→ Supplied data
---

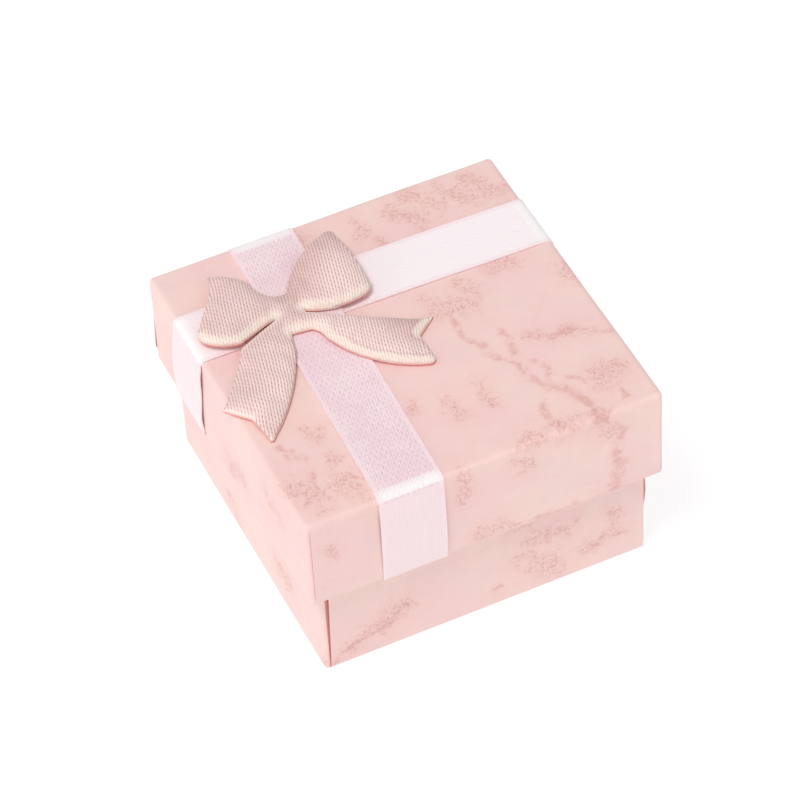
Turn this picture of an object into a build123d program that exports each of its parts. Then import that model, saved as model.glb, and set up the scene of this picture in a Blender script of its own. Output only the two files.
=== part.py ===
from build123d import *
import os

# A small square jewelry gift box: a rigid paperboard tray with a lift-off lid, both covered in
# printed paper, a ring pad inside, two satin ribbons crossed over the lid and a padded bow.
#
# Frame: millimetres, +Z up. The origin is the middle of the base's underside, the front is -Y,
# and the lid is on. Both trays are drawn closed end down, and the lid is then turned over.

# ---- Trays: paperboard, corner tape and the printed paper glued round them ----
LID_SIDE = 53.0  # outside of the covered lid, left to right and front to back
TOTAL_HEIGHT = 32.0  # underside to the top of the covered lid, without ribbon or bow
LID_HEIGHT = 15.5
BOARD = 1.2  # thickness of the grey paperboard
PAPER = 0.15  # thickness of the printed paper with its glue
SIDE_GAP = 0.5  # clearance between the base and the lid, on each side
STOP_GAP = 0.05  # clearance between the base's rim and the lid's ceiling
EDGE_RADIUS = 0.4  # the board's folded edges
RIM_RADIUS = 0.3  # the paper where it turns over a rim
CORNER_SLIT = 0.2  # gap between two folded walls where they meet at a corner
TAPE = 0.1  # corner tape, pressed flush into the board
TAPE_LEG = 8.0  # how far the tape reaches along each wall
TAPE_INSET = 1.5  # bare board above and below the tape
BASE_TURN_IN = 12.0  # how far the paper runs down inside the base
LID_TURN_IN = 9.5  # how far the paper runs up inside the lid

WALL = BOARD + 2 * PAPER
BASE_SIDE = LID_SIDE - 2 * (WALL + SIDE_GAP)
FLOOR = PAPER + BOARD
BASE_HEIGHT = TOTAL_HEIGHT - FLOOR - STOP_GAP
LID_RIM = TOTAL_HEIGHT - LID_HEIGHT

# ---- Ring pad: a foam block faced with velvet ----
PAD_GAP = 0.2  # clearance to the paper on each side
FOAM_HEIGHT = 15.0
VELVET = 0.5
RING_SLIT = (30.0, 1.2, 11.0)  # length, width and depth
CHAIN_SLIT = (6.0, 0.6, 8.0)  # a short cut across each back corner, for a necklace's chain
CHAIN_SLIT_IN = 6.0  # from the pad's sides to the middle of that cut

# ---- Ribbons ----
RIBBON_WIDTH = 9.5
RIBBON = 0.2  # thickness
LONG_RIBBON_X = -10.3  # runs front to back, over the other one
CROSS_RIBBON_Y = 12.0  # runs left to right
RIBBON_TAIL = 6.5  # how far each end runs up inside the lid
RIBBON_TOP_BEND = 0.5  # to the middle of the ribbon's thickness
RIBBON_RIM_BEND = 0.3
RAMP = 3.0  # the long ribbon climbs over the cross one in this distance
RAMP_CLEAR = 0.4
RAMP_BEND = 2.0
GLUE_FILM = 0.08  # flattened adhesive between a ribbon's end and the lid's inside
GLUE_FILM_SIZE = (7.0, 4.5)

# ---- Bow: one cut-out of padded fabric, held by a dot of glue ----
BOW_CENTRE = (-12.3, 10.4)
BOW_BACKING = 0.3
BOW_PADDING = 1.6
BOW_FABRIC = 0.25
BOW_GLUE = 0.25
BOW_GLUE_RADIUS = 2.0
BOW_GLUE_SHIFT = -1.2  # from the bow's centre towards its tails

PARTS = "parts"


def square_block(side, bottom, top):
    """A sharp-edged square block on the Z axis."""
    block = Box(side, side, top - bottom, align=(Align.CENTER, Align.CENTER, Align.MIN))
    return Pos(0, 0, bottom) * block


def folded_block(side, bottom, top, radius):
    """A square block whose upright edges and closed end are rounded as folded board is."""
    block = square_block(side, bottom, top)
    edges = block.edges().filter_by(Axis.Z) + block.faces().sort_by(Axis.Z)[0].edges()
    return fillet(edges, radius)


def at_corners(shape, reach):
    """Four copies of a shape that is drawn for the +X +Y corner, turned to each corner."""
    return [Rot(0, 0, 90 * turn) * Pos(reach, reach, 0) * shape for turn in range(4)]


def tray_tapes(board_side, top):
    """The four strips of stay tape that hold the folded walls together at the corners."""
    low, high = PAPER + BOARD + TAPE_INSET, top - PAPER - TAPE_INSET
    layer = folded_block(board_side, PAPER, top, EDGE_RADIUS) - folded_block(
        board_side - 2 * TAPE, PAPER - TAPE, top, EDGE_RADIUS - TAPE
    )
    column = square_block(2 * TAPE_LEG, low, high)
    return [layer & corner for corner in at_corners(column, board_side / 2)]


def tray_board(board_side, top, tapes):
    """The folded paperboard tray: one scored blank, so its walls only meet at the corners."""
    cavity_side = board_side - 2 * BOARD
    board = folded_block(board_side, PAPER, top - PAPER, EDGE_RADIUS)
    board -= square_block(cavity_side, FLOOR, top)
    slit = Rot(0, 0, 45) * Box(4 * BOARD, CORNER_SLIT, top - FLOOR)
    slit = Pos(0, 0, (top + FLOOR) / 2) * slit
    for cutter in at_corners(slit, board_side / 2 - BOARD / 2) + tapes:
        board -= cutter
    return board


def tray_wrap(side, top, turn_in):
    """The printed paper: over the closed end, the four walls, the rim, and down the inside."""
    board_side = side - 2 * PAPER
    cavity_side = board_side - 2 * BOARD
    wrap = folded_block(side, 0, top, EDGE_RADIUS + PAPER)
    wrap -= square_block(cavity_side - 2 * PAPER, FLOOR, top)
    rim_edges = wrap.faces().sort_by(Axis.Z)[-1].edges()
    wrap = fillet(rim_edges, RIM_RADIUS)
    wrap -= square_block(cavity_side, FLOOR, top - turn_in)
    filled = folded_block(board_side, PAPER, top - PAPER, EDGE_RADIUS)
    return wrap - (filled - square_block(cavity_side, FLOOR, top))


def covered_tray(side, height, turn_in):
    """(board, tapes, wrap) of one covered tray, standing closed end down on z = 0."""
    tapes = tray_tapes(side - 2 * PAPER, height)
    board = tray_board(side - 2 * PAPER, height, tapes)
    return board, Compound(tapes), tray_wrap(side, height, turn_in)


def slit_block(size, top):
    """The empty slot that a cut of (length, width, depth) leaves, open at z = top."""
    length, width, depth = size
    return Pos(0, 0, top - depth / 2) * Box(length, width, depth)


def ring_pad():
    """(foam, velvet) of the pad that stands in the base."""
    side = BASE_SIDE - 2 * (WALL + PAD_GAP)
    foam_top = FLOOR + FOAM_HEIGHT
    pad_top = foam_top + VELVET
    reach = side / 2 - CHAIN_SLIT_IN
    cuts = [slit_block(RING_SLIT, pad_top)]
    for sign in (-1, 1):
        turned = Rot(0, 0, sign * -45) * slit_block(CHAIN_SLIT, pad_top)
        cuts.append(Pos(sign * reach, reach, 0) * turned)
    foam = square_block(side, FLOOR, foam_top)
    velvet = square_block(side, foam_top, pad_top)
    for cut in cuts:
        foam -= cut
        velvet -= cut
    return foam, velvet


def ribbon_strip(hump):
    """A ribbon over the lid along X: up inside one wall, round its rim, across the top, and down
    the far side in the same way. hump is the (start, end) in x where it lies on another ribbon."""
    half = RIBBON / 2
    inside = LID_SIDE / 2 - WALL - GLUE_FILM - half
    outside = LID_SIDE / 2 + half
    top, rim = TOTAL_HEIGHT + half, LID_RIM - half
    end = LID_RIM + RIBBON_TAIL
    points = [(-inside, end), (-inside, rim), (-outside, rim), (-outside, top)]
    radii = [RIBBON_RIM_BEND, RIBBON_RIM_BEND, RIBBON_TOP_BEND]
    if hump:
        start, stop = hump
        points += [(start - RAMP, top), (start, top + RIBBON)]
        points += [(stop, top + RIBBON), (stop + RAMP, top)]
        radii += [RAMP_BEND] * 4
    points += [(outside, top), (outside, rim), (inside, rim), (inside, end)]
    radii += [RIBBON_TOP_BEND, RIBBON_RIM_BEND, RIBBON_RIM_BEND]
    path = FilletPolyline(*[(x, 0, z) for x, z in points], radius=radii)
    section = Plane(origin=path @ 0, z_dir=path % 0, x_dir=(0, 1, 0)) * Rectangle(RIBBON_WIDTH, RIBBON)
    return sweep(section, path=path)


def ribbons():
    """(long, cross): the strip from front to back, and the one from left to right under it."""
    half = RIBBON_WIDTH / 2 + RAMP_CLEAR
    long = Rot(0, 0, 90) * ribbon_strip((CROSS_RIBBON_Y - half, CROSS_RIBBON_Y + half))
    cross = Pos(0, CROSS_RIBBON_Y, 0) * ribbon_strip(None)
    return Pos(LONG_RIBBON_X, 0, 0) * long, cross


def ribbon_glue():
    """The four films of adhesive that hold the ribbons' ends to the inside of the lid."""
    width, height = GLUE_FILM_SIZE
    reach = LID_SIDE / 2 - WALL - GLUE_FILM / 2
    middle = LID_RIM + RIBBON_TAIL - height / 2 - 0.5
    film = Box(GLUE_FILM, width, height)
    films = [Pos(sign * reach, CROSS_RIBBON_Y, middle) * film for sign in (-1, 1)]
    turned = Rot(0, 0, 90) * film
    films += [Pos(LONG_RIBBON_X, sign * reach, middle) * turned for sign in (-1, 1)]
    return Compound(films)


def bow_outline():
    """The bow's cut-out, loops up and tails down, as a face on z = 0 about its knot."""
    tail_outer, tail_notch, tail_inner = (16.3, -12.2), (13.2, -15.3), (12.8, -20.0)
    right = [
        ThreePointArc((0, 2.0), (1.3, 2.35), (2.4, 3.7)),
        ThreePointArc((2.4, 3.7), (5.4, 7.1), (9.2, 9.4)),
        ThreePointArc((9.2, 9.4), (10.8, 9.4), (11.6, 8.2)),
        ThreePointArc((11.6, 8.2), (12.5, 3.6), (12.5, -1.0)),
        ThreePointArc((12.5, -1.0), (11.8, -2.6), (10.2, -3.3)),
        ThreePointArc((10.2, -3.3), (6.2, -3.2), (2.3, -1.8)),
        ThreePointArc((2.3, -1.8), (9.4, -6.7), tail_outer),
        Line(tail_outer, tail_notch),
        Line(tail_notch, tail_inner),
        ThreePointArc(tail_inner, (6.3, -14.5), (1.5, -5.8)),
        ThreePointArc((1.5, -5.8), (0.9, -5.25), (0, -5.1)),
    ]
    left = [mirror(edge, about=Plane.YZ) for edge in right]
    return make_face(right + left)


def bow():
    """(backing, padding, fabric, glue) of the padded bow, where it lies on the lid."""
    under = TOTAL_HEIGHT + 2 * RIBBON
    outline = bow_outline()
    core = offset(outline, amount=-BOW_FABRIC)
    backing = extrude(outline, amount=BOW_BACKING)
    padding = Pos(0, 0, BOW_BACKING) * extrude(core, amount=BOW_PADDING)
    cover = Pos(0, 0, BOW_BACKING) * extrude(outline, amount=BOW_PADDING + BOW_FABRIC)
    place = Pos(*BOW_CENTRE, under + BOW_GLUE)
    dot = Cylinder(BOW_GLUE_RADIUS, BOW_GLUE, align=(Align.CENTER, Align.CENTER, Align.MAX))
    glue = Pos(0, BOW_GLUE_SHIFT, 0) * dot
    return [place * shape for shape in (backing, padding, cover - padding, glue)]


def turned_over(shape):
    """A tray drawn closed end down, as the lid that covers the base."""
    return Pos(0, 0, TOTAL_HEIGHT) * Rot(180, 0, 0) * shape


def main():
    os.makedirs(PARTS, exist_ok=True)
    nodes = {}
    nodes["base_board"], nodes["base_corner_tapes"], nodes["base_wrap"] = covered_tray(
        BASE_SIDE, BASE_HEIGHT, BASE_TURN_IN
    )
    lid = [turned_over(shape) for shape in covered_tray(LID_SIDE, LID_HEIGHT, LID_TURN_IN)]
    nodes["lid_board"], nodes["lid_corner_tapes"], nodes["lid_wrap"] = lid
    nodes["insert_foam"], nodes["insert_velvet"] = ring_pad()
    nodes["ribbon_long"], nodes["ribbon_cross"] = ribbons()
    nodes["ribbon_glue_films"] = ribbon_glue()
    nodes["bow_backing"], nodes["bow_padding"], nodes["bow_fabric"], nodes["bow_glue"] = bow()
    for name, shape in nodes.items():
        export_step(shape, os.path.join(PARTS, f"{name}.step"))


main()
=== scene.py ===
import math
import bpy
import bmesh
import numpy as np
from mathutils import Matrix, Vector, geometry, noise
from mathutils.bvhtree import BVHTree


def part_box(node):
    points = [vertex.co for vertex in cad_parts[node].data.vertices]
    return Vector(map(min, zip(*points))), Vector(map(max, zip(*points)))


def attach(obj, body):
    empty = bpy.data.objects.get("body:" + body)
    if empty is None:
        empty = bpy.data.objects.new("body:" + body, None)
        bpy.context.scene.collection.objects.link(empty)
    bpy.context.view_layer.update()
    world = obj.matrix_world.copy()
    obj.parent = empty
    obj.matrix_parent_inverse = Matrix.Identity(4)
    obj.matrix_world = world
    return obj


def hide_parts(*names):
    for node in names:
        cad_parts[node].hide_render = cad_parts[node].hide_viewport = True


# A small pink paper gift box with a lift-off lid, crossed ribbons, a padded bow and a ring pad.
# Lengths are millimetres in the CAD's frame, and MM turns them into metres. The lights and the camera's
# clipping are given in metres.
# The front is -Y. The wraps, ribbons, bow and pad replace the plain CAD solids of those names.

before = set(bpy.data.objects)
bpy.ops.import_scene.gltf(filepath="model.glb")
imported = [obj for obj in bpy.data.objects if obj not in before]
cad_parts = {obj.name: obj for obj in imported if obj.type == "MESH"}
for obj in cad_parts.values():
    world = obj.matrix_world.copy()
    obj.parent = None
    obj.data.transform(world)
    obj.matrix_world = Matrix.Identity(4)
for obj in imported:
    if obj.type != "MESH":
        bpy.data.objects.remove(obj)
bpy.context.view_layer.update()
MM = 0.001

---

Exactly and only the lines from the line with "return Pos(0, 0, TOTAL_HEIGHT)" to the line with "cad_parts[node].hide_render = cad_parts[node].hide_viewport", both included, are to be printed.

    return Pos(0, 0, TOTAL_HEIGHT) * Rot(180, 0, 0) * shape


def main():
    os.makedirs(PARTS, exist_ok=True)
    nodes = {}
    nodes["base_board"], nodes["base_corner_tapes"], nodes["base_wrap"] = covered_tray(
        BASE_SIDE, BASE_HEIGHT, BASE_TURN_IN
    )
    lid = [turned_over(shape) for shape in covered_tray(LID_SIDE, LID_HEIGHT, LID_TURN_IN)]
    nodes["lid_board"], nodes["lid_corner_tapes"], nodes["lid_wrap"] = lid
    nodes["insert_foam"], nodes["insert_velvet"] = ring_pad()
    nodes["ribbon_long"], nodes["ribbon_cross"] = ribbons()
    nodes["ribbon_glue_films"] = ribbon_glue()
    nodes["bow_backing"], nodes["bow_padding"], nodes["bow_fabric"], nodes["bow_glue"] = bow()
    for name, shape in nodes.items():
        export_step(shape, os.path.join(PARTS, f"{name}.step"))


main()
=== scene.py ===
import math
import bpy
import bmesh
import numpy as np
from mathutils import Matrix, Vector, geometry, noise
from mathutils.bvhtree import BVHTree


def part_box(node):
    points = [vertex.co for vertex in cad_parts[node].data.vertices]
    return Vector(map(min, zip(*points))), Vector(map(max, zip(*points)))


def attach(obj, body):
    empty = bpy.data.objects.get("body:" + body)
    if empty is None:
        empty = bpy.data.objects.new("body:" + body, None)
        bpy.context.scene.collection.objects.link(empty)
    bpy.context.view_layer.update()
    world = obj.matrix_world.copy()
    obj.parent = empty
    obj.matrix_parent_inverse = Matrix.Identity(4)
    obj.matrix_world = world
    return obj


def hide_parts(*names):
    for node in names:
        cad_parts[node].hide_render = cad_parts[node].hide_viewport = True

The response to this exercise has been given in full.